Profound changes are occurring beneath the surface society not only in South Africa but throughout the Western society of nations, principally in the form of a withering of the State. The word “democracy” is traditionally attached to the State, that is to the form of the State subscribed to in classical political thought, including Greek philosophy. “Democracy” is meant to signify the main organiser of consensus as inferred from “consensual opinion” — which has in turn been subverted through an information stream heavily polluted by official lies, incitement, disinformation, deception and covert propaganda in all its forms.
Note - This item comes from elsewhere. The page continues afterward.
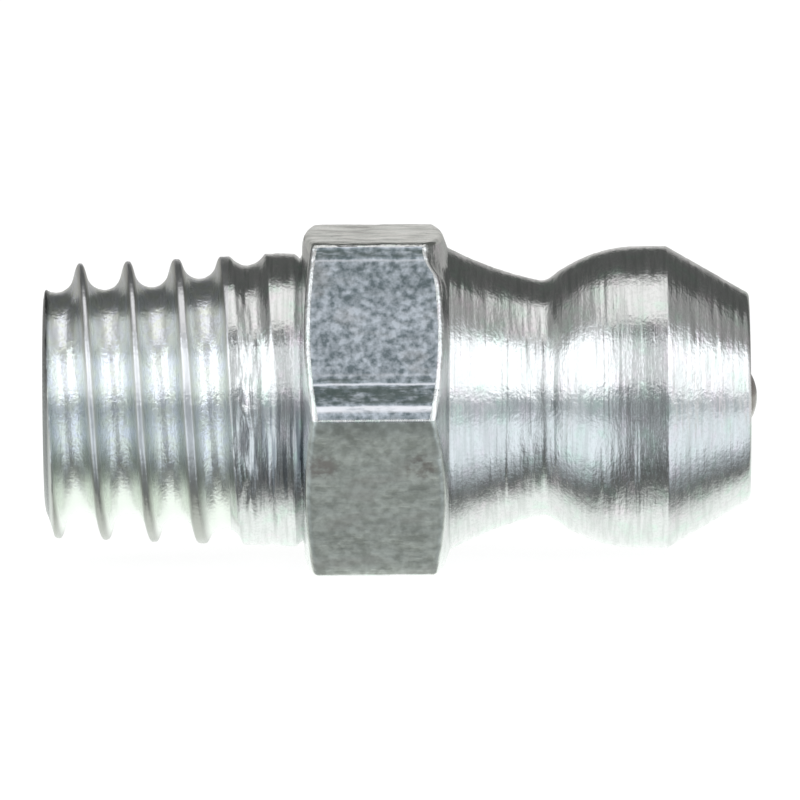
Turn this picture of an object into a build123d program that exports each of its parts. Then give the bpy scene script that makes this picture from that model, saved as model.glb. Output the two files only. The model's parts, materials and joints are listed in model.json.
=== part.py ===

Although the word “democracy” derives from the Greek demos — the people — what we are experiencing today is not the will of the people in action, but the dissolution of any supposed opposition between dictatorship and democracy. Much as it voices the supposed interests of social groups, democracy as a form of State is fast becoming de facto dissolved. It has finally succeeded in subverting its own legitimacy. We are witnessing the end of statecraft, and the end of what was once the core of political life — the great debate over how best to create a Just Society. Hence, increasingly, the end of all relevance to the word “democracy”. Yet, there is no reason to believe that the process of human progress has come to an end, or, for that matter, that it ever will. Even though “democracy” still seeks to provide rewards for conformity and punishment for honesty and decency, there will always be courageous people to stand up for human rights, and to resist the filth of an age turned unheroic.